Wong won't lose Games gold after failing doping test as a professional

Hong Kong's 2010 Asian Games BMX champion banned for doping, but the city's Olympic committee says it will take no further action

Asian Games
CHAN KINWA

Hong Kong cyclist Steven Wong will not be stripped of his Asian Games gold medal and the HK$400,000 reward he received for it after it emerged yesterday that he failed a doping test last year.

"It happened after he quit the Hong Kong team and joined professional cycling," said Hong Kong Olympic Committee honorary secretary Pang Chung yesterday. "It has nothing to do with the gold medal he won at the Guangzhou Asian Games in 2010 and we will not take any further action unless new evidence appears."
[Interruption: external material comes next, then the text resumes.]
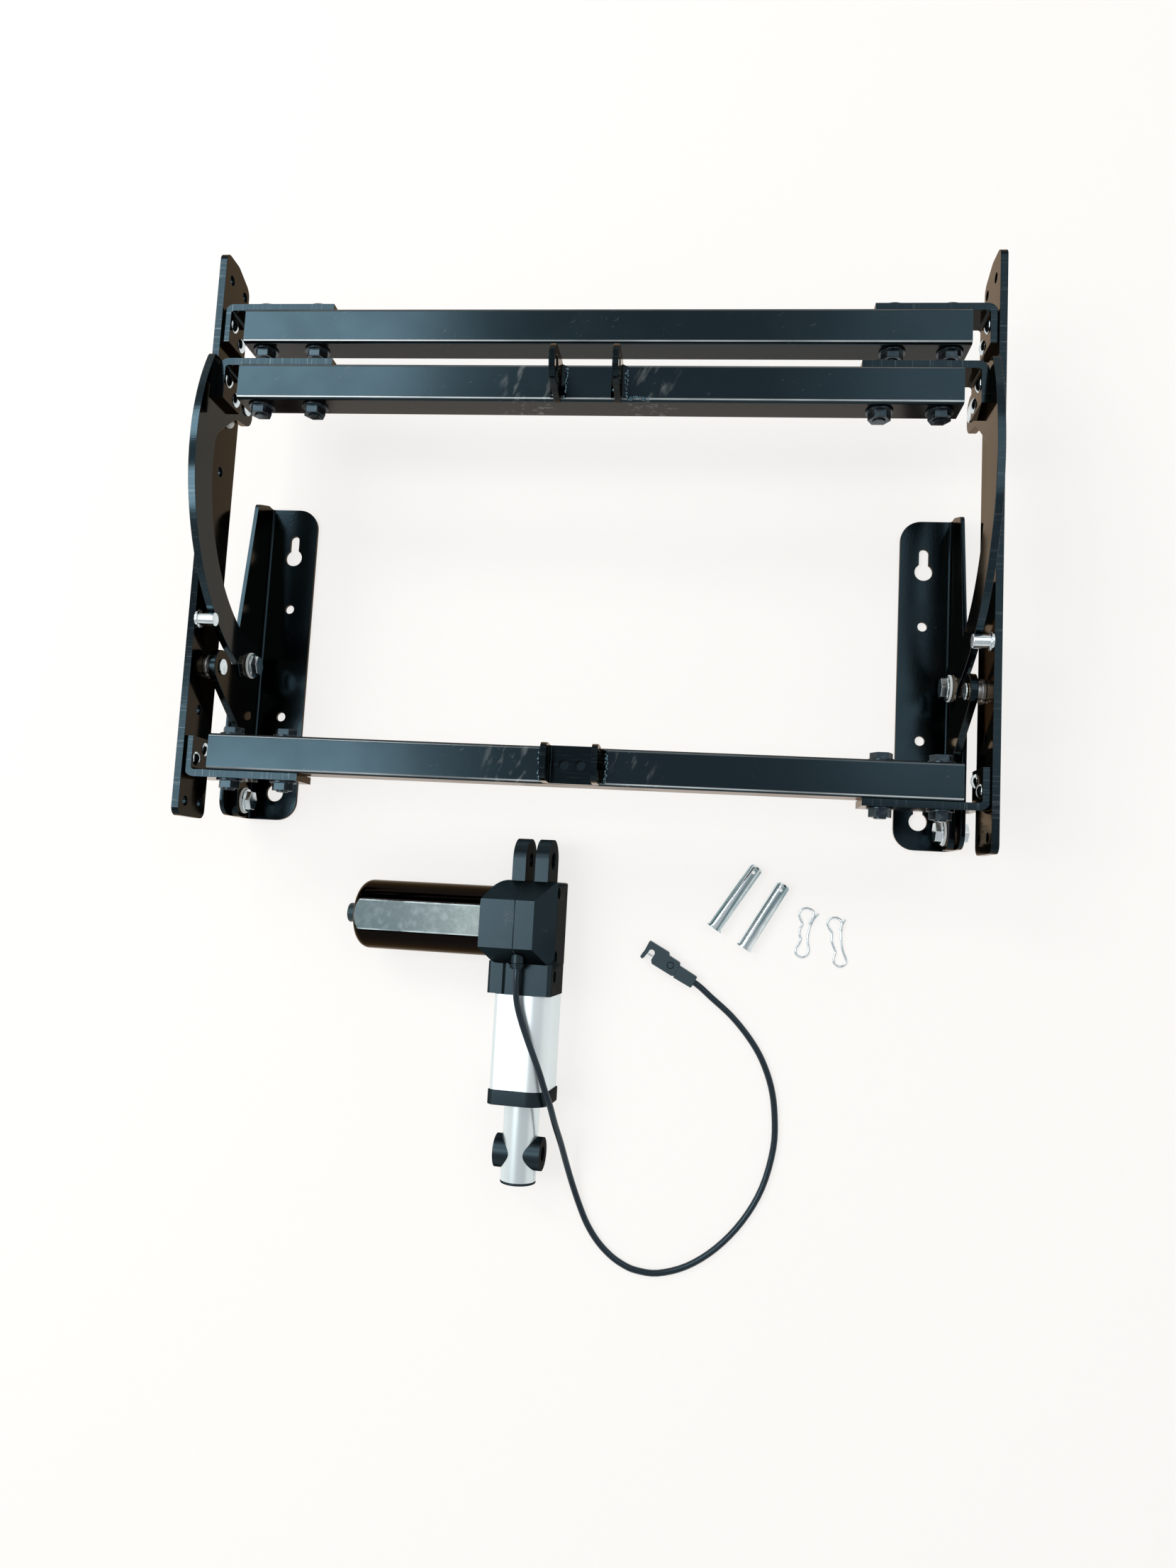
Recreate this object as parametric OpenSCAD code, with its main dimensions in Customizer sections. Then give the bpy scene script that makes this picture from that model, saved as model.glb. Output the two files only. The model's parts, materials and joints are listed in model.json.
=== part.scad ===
// Powered lift mechanism for a sofa bed, lying closed, with its linear actuator beside it.
// Lengths are in millimetres. The part stands on z = 0, x runs across it and y runs from the
// actuator to the far ends of the rails. Places along y are written from the links' lower pivot.

/* [Rails] */
// Width of the frame over the outer faces of the two rails
frame_w = 544; // [520:2:600]
// Length of a rail
rail_len = 403.5; // [395:0.5:430]
// Height of a rail's bar
rail_h = 40; // [38:0.5:44]
// Thickness of the rails, arms, links and corner brackets
plate_t = 5; // [4:0.25:5.5]
// Radius of a rail's rounded corners
rail_corner_r = 6; // [2:0.5:10]
// Diameter of the fixing holes in a rail
rail_hole_d = 7; // [5:0.25:9]
// Distance between the two fixing holes at a rail's end
rail_hole_pitch = 22; // [18:0.5:24]

/* [Pivots] */
// Distance along y from the link's lower pivot to the arm's lower pivot
arm_pivot_y = 101; // [99:0.5:106]
// Height of the arm's lower pivot
arm_pivot_z = 36; // [34:0.5:38]
// Height of the link's lower pivot
link_pivot_z = 27; // [24:0.5:29]
// Distance along y from the link's lower pivot to its upper pivot
link_top_y = 90; // [87:0.5:91]
// Height of the link's upper pivot
link_top_z = 83; // [82:0.5:85]
// Distance along y from the link's lower pivot to the arm's upper pivot
arm_top_y = 282; // [276:0.5:290]
// Height of the arm's upper pivot
arm_top_z = 81; // [80:0.5:83]
// Diameter of the riveted pivot pins
pivot_d = 10; // [8:0.25:11]
// Diameter of a pivot pin's flat head
pivot_head_d = 11.5; // [11:0.5:17]
// Diameter of the steel bushings on the pivot pins
bushing_d = 15; // [13.5:0.5:16]
// Thickness of the black washer beside a bushing
black_washer_t = 2; // [1:0.25:3]
// Thickness of a pivot pin's head
pivot_head_t = 1.25; // [1:0.25:4]

/* [Arms and links] */
// Radius of the round end of a link
link_end_r = 12; // [11:0.5:12.5]
// Distance from an arm's upper pivot to its front edge
arm_front = 14; // [13:0.5:18]
// Diameter of a stop pin
stop_d = 9.5; // [7:0.5:11]
// Distance along y from the arm's lower pivot to the stop pin, roughly
stop_reach = 18; // [14:1:30]
// Diameter of the nylon guide buttons
button_d = 8; // [6:0.25:8.5]

/* [Cross tubes] */
// Side of the square cross tubes
tube_w = 25; // [22:0.5:27]
// Wall of the cross tubes
tube_wall = 2; // [1.5:0.25:3]
// Gap between the end of a rail tube and the corner bracket's short leg
tube_end_gap = 12; // [6:0.5:14]
// Distance from a rail's near end to the rear tube's middle
rear_tube_in = 44.5; // [40:0.5:48]
// Gap between the arm tube and the front tube
front_tube_gap = 27.5; // [26:0.5:34]
// Height of the arm tube's middle above the arm's upper pivot
arm_tube_up = 38.5; // [38:0.5:42]
// Length of a corner bracket's long leg
bracket_long = 80; // [76:1:90]
// Length of a corner bracket's short leg
bracket_short = 28; // [26:0.5:29]
// Height of a corner bracket
bracket_h = 27; // [24:0.5:28]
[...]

A press statement from his team, Champion System, said they had immediately terminated Wong's contract when he was banned for two years by the International Cycling Union (UCI) in June last year.
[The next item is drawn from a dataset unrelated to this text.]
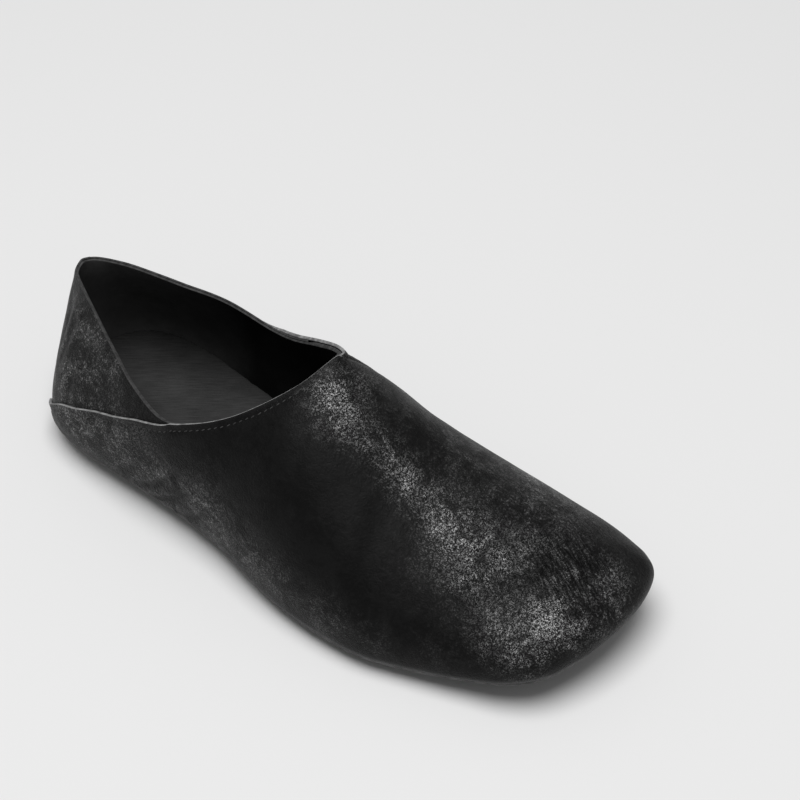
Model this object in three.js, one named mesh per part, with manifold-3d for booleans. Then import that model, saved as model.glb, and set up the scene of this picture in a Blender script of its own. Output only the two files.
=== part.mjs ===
// Slip-on leather loafer for the right foot, with a low soft heel, in millimetres.
// +Z is up, +Y points to the toe and +X to the outer side of the foot.
import * as THREE from 'three';
import { mergeVertices } from 'three/addons/utils/BufferGeometryUtils.js';
import Module from 'manifold-3d';

const wasm = await Module();
wasm.setup();

// Driving dimensions
const lastLength = 280;
const ballWidth = 111;
const instepHeight = 93;
const heelHeight = 78;
const wall = 1.8; // leather and lining together
const vampStep = 1.2; // the vamp leather lies this far proud of the quarter
const seat = 0.3; // gap between pieces that touch
const featherLift = 0.5; // the lower edge of the upper stands this far over the midsole
const midsoleThickness = 1.8;
const midsoleReach = 0.5; // the midsole edge shows this far outside the feather line
const insoleThickness = 3.5;
const insoleInset = wall + 0.7; // the insole lies clear of the lining
const soleEdgeRadius = 3.2;
const soleDraft = 1.2; // the sole wall draws in by this much towards the ground
const soleEdgeTurns = [0, 0.25, 0.5]; // corners of the rounded sole edge, in half turns

// Mesh density
const stepsPerSection = 2;
const stepsUp = 10;
const liningDrop = 0.012; // the lining stops this share of the wall short of the vamp's cut edge
const weldDistance = 1e-3;
const tangentStep = 0.02; // a direction along the feather line is taken over this many sections

function table(columns, rows) {
  return rows.map((row) => Object.fromEntries(columns.map((name, i) => [name, row[i]])));
}

// Feather line, where the upper meets the sole, seen from above.
// at: share of the length from the heel; outer, inner: share of the ball width from the axis.
// inset: how far the outsole stays inside the feather line, in millimetres.
const outline = table(['at', 'outer', 'inner', 'inset'], [
  [0.000, -0.018, -0.018, 11.0],
  [0.006, 0.106, -0.142, 10.5],
  [0.025, 0.210, -0.246, 9.5],
  [0.057, 0.286, -0.322, 8.0],
  [0.107, 0.328, -0.358, 7.0],
  [0.175, 0.345, -0.354, 6.5],
  [0.245, 0.359, -0.322, 6.5],
  [0.310, 0.376, -0.294, 6.5],
  [0.368, 0.397, -0.282, 6.5],
  [0.420, 0.424, -0.284, 6.5],
  [0.468, 0.460, -0.298, 6.0],
  [0.512, 0.490, -0.322, 6.0],
  [0.558, 0.513, -0.352, 6.0],
  [0.620, 0.530, -0.384, 6.0],
  [0.690, 0.528, -0.410, 6.0],
  [0.765, 0.486, -0.419, 6.5],
  [0.838, 0.438, -0.399, 7.0],
  [0.900, 0.390, -0.362, 7.5],
  [0.942, 0.316, -0.321, 8.0],
  [0.969, 0.190, -0.287, 8.5],
  [0.987, 0.040, -0.232, 9.0],
  [0.994, -0.105, -0.105, 9.0],
]);

// Heights above the floor. ground: underside of the sole; feather: lower edge of the upper.
const heights = table(['at', 'ground', 'feather'], [
  [0.00, 0.0, 13.0],
  [0.05, 0.0, 12.5],
  [0.20, 0.0, 12.0],
  [0.235, 0.6, 12.0],
  [0.26, 2.4, 12.0],
  [0.32, 3.4, 12.2],
  [0.40, 2.8, 11.6],
  [0.48, 0.8, 10.4],
  [0.53, 0.0, 9.4],
  [0.60, 0.0, 8.8],
  [0.70, 0.0, 8.8],
  [0.76, 0.4, 9.6],
  [0.83, 2.6, 12.4],
  [0.90, 6.8, 16.8],
  [0.96, 11.4, 21.2],
  [1.00, 14.6, 24.2],
]);

// Upper end of each section: the top edge of the quarter, then the vamp edge up to the throat,
// then the crest of the foot as far as the toe.
// x: share of the ball width; at: share of the length.
// z: share of the heel height up to the junction, and of the instep height after it.
// lean: angle of the wall at its upper end, in degrees above the horizontal.
// swell: how far the wall bellies out above the sole; rise, crown: reach of its two bends.
const railColumns = [
  'x', 'at', 'z', 'innerX', 'innerAt', 'innerZ',
  'lean', 'innerLean', 'swell', 'rise', 'crown', 'innerCrown',
];
const rail = table(railColumns, [
  [-0.030, 0.031, 0.990, -0.030, 0.031, 0.990, 71, 71, 2.2, 0.35, 0.34, 0.34],
  [0.014, 0.034, 0.970, -0.061, 0.034, 0.984, 77, 77, 1.8, 0.31, 0.34, 0.34],
  [0.041, 0.046, 0.966, -0.092, 0.045, 0.977, 78, 78, 2.0, 0.28, 0.34, 0.34],
  [0.081, 0.072, 0.960, -0.122, 0.067, 0.966, 67, 67, 3.2, 0.35, 0.34, 0.34],
  [0.137, 0.112, 0.930, -0.156, 0.106, 0.946, 62, 62, 4.3, 0.38, 0.34, 0.34],
  [0.216, 0.170, 0.876, -0.200, 0.175, 0.902, 58, 58, 5.0, 0.40, 0.34, 0.34],
  [0.293, 0.232, 0.810, -0.246, 0.245, 0.855, 58, 58, 5.2, 0.40, 0.34, 0.34],
  [0.338, 0.296, 0.760, -0.270, 0.320, 0.772, 60, 64, 5.2, 0.40, 0.34, 0.34],
  [0.321, 0.350, 0.691, -0.222, 0.374, 0.722, 54, 56, 5.2, 0.42, 0.34, 0.34],
  [0.267, 0.402, 0.762, -0.195, 0.425, 0.800, 44, 53, 5.0, 0.44, 0.36, 0.31],
  [0.189, 0.446, 0.846, -0.159, 0.465, 0.875, 32, 62, 5.0, 0.46, 0.40, 0.28],
  [0.087, 0.482, 0.923, -0.113, 0.492, 0.933, 16, 66, 4.5, 0.50, 0.44, 0.25],
  [-0.062, 0.500, 0.972, -0.062, 0.500, 0.972, 10, 50, 4.5, 0.52, 0.46, 0.17],
  [-0.024, 0.575, 0.810, -0.024, 0.575, 0.810, 0, 8, 4.2, 0.51, 0.46, 0.30],
  [-0.025, 0.660, 0.655, -0.025, 0.660, 0.655, 0, 4, 4.1, 0.52, 0.48, 0.38],
  [-0.031, 0.748, 0.551, -0.031, 0.748, 0.551, 0, 0, 4.0, 0.54, 0.50, 0.38],
  [-0.038, 0.820, 0.492, -0.038, 0.820, 0.492, 0, 0, 3.3, 0.55, 0.52, 0.42],
  [-0.046, 0.862, 0.464, -0.046, 0.862, 0.464, 0, 0, 3.1, 0.57, 0.54, 0.46],
  [-0.052, 0.884, 0.453, -0.052, 0.884, 0.453, 1, 1, 3.0, 0.58, 0.56, 0.50],
  [-0.052, 0.884, 0.453, -0.052, 0.884, 0.453, 3, 3, 3.0, 0.60, 0.57, 0.53],
  [-0.052, 0.884, 0.453, -0.052, 0.884, 0.453, 6, 6, 3.2, 0.62, 0.58, 0.56],
  [-0.052, 0.884, 0.453, -0.052, 0.884, 0.453, 8, 8, 3.4, 0.63, 0.58, 0.58],
]);
const seamSection = 2; // where the seam leaves the sole
const junctionSection = 7; // where the seam reaches the top edge
const throatSection = 12; // where the two sides of the vamp meet
const toeSection = 18; // from here on every section ends at the last point of the crest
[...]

Born to a Hong Kong father and a Belgian mother in the European nation, the 24-year-old first represented Hong Kong in the BMX event at the 2005 National Games in Nanjing, where he won a gold medal. He added East Asian Games gold in Hong Kong in 2009, then Asian Games gold in Guangzhou in 2010. He quit the discipline the following year and took up road racing for the then newly established Hong Kong-based Champion System.

It emerged yesterday that he failed a World Anti-Doping Agency out-of-competition test in Belgium for steroids in April last year and received the ban two months later after stating he would not appeal.
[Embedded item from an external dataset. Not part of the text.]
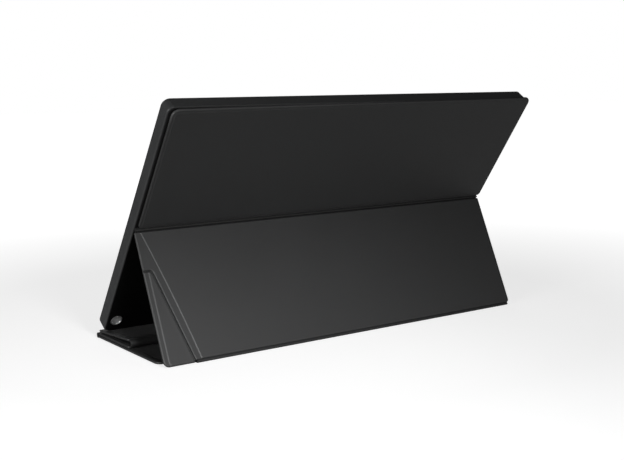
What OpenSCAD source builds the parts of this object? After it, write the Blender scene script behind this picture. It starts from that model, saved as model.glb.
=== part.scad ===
// Portable monitor standing in its folding cover.
// Millimetres, +Z up. The origin is on the floor, at mid width, under the screen's lower front edge.
// X runs across the screen, the screen faces -Y, and the leg of the stand is on the +Y side.

/* [Monitor] */
// Thickness of the monitor
monitor_t = 11; // [10.5:0.5:14]
// Radius of the monitor's corners seen from the front
corner_r = 6; // [4:0.5:9]
// Softening of the rear edge, across the face
rear_edge = 1.8; // [1:0.1:2.5]
// Lean of the screen back from upright, in degrees
lean = 35; // [31:1:42]
// Wall of the rear housing
housing_wall = 1.4; // [1:0.1:1.6]

/* [Display] */
// Width of the window in the bezel
view_w = 344; // [320:1:355]
// Height of the window in the bezel
view_h = 193.6; // [185:0.2:200]
// Border at each side of the window
side_border = 8; // [7:0.5:10]
// Border above the window
brow = 8; // [7:0.5:10]
// Border below the window
chin = 24.4; // [23:0.2:28]
// Thickness of the bezel
bezel_t = 1.2; // [1:0.1:1.4]
// Width of the panel's rim behind the bezel
lcd_rim = 3; // [2:0.5:4]
// Thickness of the liquid crystal panel
lcd_t = 1.2; // [1:0.1:1.4]
// Thickness of the backlight unit
backlight_t = 2.2; // [1.6:0.1:2.4]
// Thickness of the steel frame behind the backlight
frame_t = 0.6; // [0.4:0.1:0.8]

/* [Electronics] */
// Length of the control board
board_w = 118; // [90:1:140]
// Height of the control board
board_h = 52; // [46:1:60]
// Thickness of the control board
board_t = 1; // [0.8:0.1:1.2]
// Height of the board's standoffs
standoff_h = 1; // [0.6:0.1:1.4]
// Clearance between the control board and the housing's wall
board_side = 1.4; // [1:0.1:3]
// Height of the socket's middle above the monitor's lower edge
port_z = 44; // [38:1:60]
// Width of the socket's shell
port_w = 8.9; // [8.4:0.1:9.4]
// Thickness of the socket's shell
port_h = 3.2; // [3:0.1:3.4]
// Length of the socket's shell
port_l = 7.3; // [6.5:0.1:8]
// Diameter of a screw's shank
screw_d = 1.6; // [1.2:0.1:2]
// Diameter of a screw's head
screw_head_d = 3.6; // [2.8:0.1:4]
// Distance of the outer screws from the window's sides
screw_side = 52; // [48:1:70]
// Distance of the screws below the liquid crystal panel
screw_drop = 7.5; // [6:0.5:9]

/* [Pen hole] */
// Bore of the pen hole
pen_d = 8.6; // [7.6:0.1:9]
// Wall of the metal sleeve in the pen hole
pen_wall = 1; // [0.7:0.1:1.2]
// Distance of the pen hole from the monitor's side
pen_in = 9.4; // [8.4:0.1:11]
// Height of the pen hole above the monitor's lower edge
pen_z = 12; // [10:0.1:13]
// Depth of the flare at each end of the sleeve
pen_flare = 0.7; // [0.4:0.1:1]

/* [Buttons] */
// Distance of the power button from the monitor's side
power_in = 18; // [14:0.5:24]
// Diameter of the power button
power_d = 7; // [5:0.5:8]
// Spacing from the power button to the middle of the menu button
button_pitch = 17; // [15:0.5:22]
// Length of the menu button
menu_w = 13; // [10:0.5:15]
// Height of the menu button
menu_h = 4.6; // [4:0.2:6]
// Spacing from the middle of the menu button to the status light
light_pitch = 12; // [9:0.5:13]
// Diameter of the status light
light_d = 1.6; // [1.2:0.1:2]
// Height of the buttons above the monitor's lower edge
button_z = 10.5; // [9:0.5:13]
// How far the buttons stand out of the bezel
button_proud = 0.6; // [0.5:0.1:0.8]
// Clearance round a button
button_gap = 0.2; // [0.15:0.05:0.3]
// Travel of a button
button_travel = 0.5; // [0.3:0.1:0.5]

/* [Cover] */
// Thickness of each panel of the cover
panel_t = 2.2; // [2:0.1:2.8]
// Thickness of the leather on the outside
skin_t = 0.7; // [0.5:0.1:0.8]
// Thickness of the lining on the inside
lining_t = 0.5; // [0.4:0.1:0.6]
// Width of the pressed margin round a panel's board
margin_w = 2.4; // [2:0.1:3.5]
// Depth of the pressed margin below the panel's outside
margin_drop = 0.3; // [0.2:0.05:0.4]
// Thickness of the leather beside the edge of a board
board_side_t = 0.5; // [0.4:0.1:0.8]
// Width of the hem that is turned over to the inside
hem_w = 4.5; // [3.5:0.5:6]
// Radius of the panels' free corners
panel_r = 6; // [4:0.5:9]
// Radius of the corners beside the crease and the foot
fold_r = 3; // [2:0.5:5]
// Radius of the sharp corners beside the other folds
tight_r = 1; // [0.5:0.5:5]
// How much wider the leg and the base are than the monitor
cover_over = 0; // [-8:0.5:4]
// Clearance between the monitor and what it rests on
rest_gap = 0.25; // [0.2:0.05:0.4]
// Clearance between the monitor and the back panel
back_gap = 0.1; // [0.1:0.05:0.2]
// Free gap beside a fold, from the fold to a panel's edge
fold_gap = 1.2; // [1.1:0.1:2.4]
// Thickness of the soft leather in a fold
fold_t = 1.3; // [1:0.1:1.5]

/* [Back panel] */
// How much narrower the back panel is than the monitor
back_less = 2; // [0:0.5:10]
// How far the back panel sits towards -X
back_shift = 2.3; // [0:0.1:4]
// How far the back panel stops below the monitor's top
back_top = 0; // [0:0.5:4]

/* [Leg] */
// Length of the leg from the crease to the foot
leg_l = 106.1; // [103:0.1:110]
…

Pang said the incident would damage the image of Hong Kong athletes, but since Wong had already joined professional cycling, the city's authorities had no control over his behaviour.

"He was a member of a professional club when he was found guilty," Pang said. "We all know about the doping problems in professional cycling and the rider should also have been aware of it, but he let everyone down.

"This will affect the image of Hong Kong athletes to some extent but our stance is very clear: zero tolerance of any form of doping. What we need to do is to keep providing our athletes with moral and education programmes, so that they will distance themselves from cheating, and to let them know the serious consequences of getting caught."

Champion System yesterday released a statement in which Wong apologised.

"I have let a lot of people down including the club management, my teammates and sponsors," the statement said. "I will take full responsibility for my actions."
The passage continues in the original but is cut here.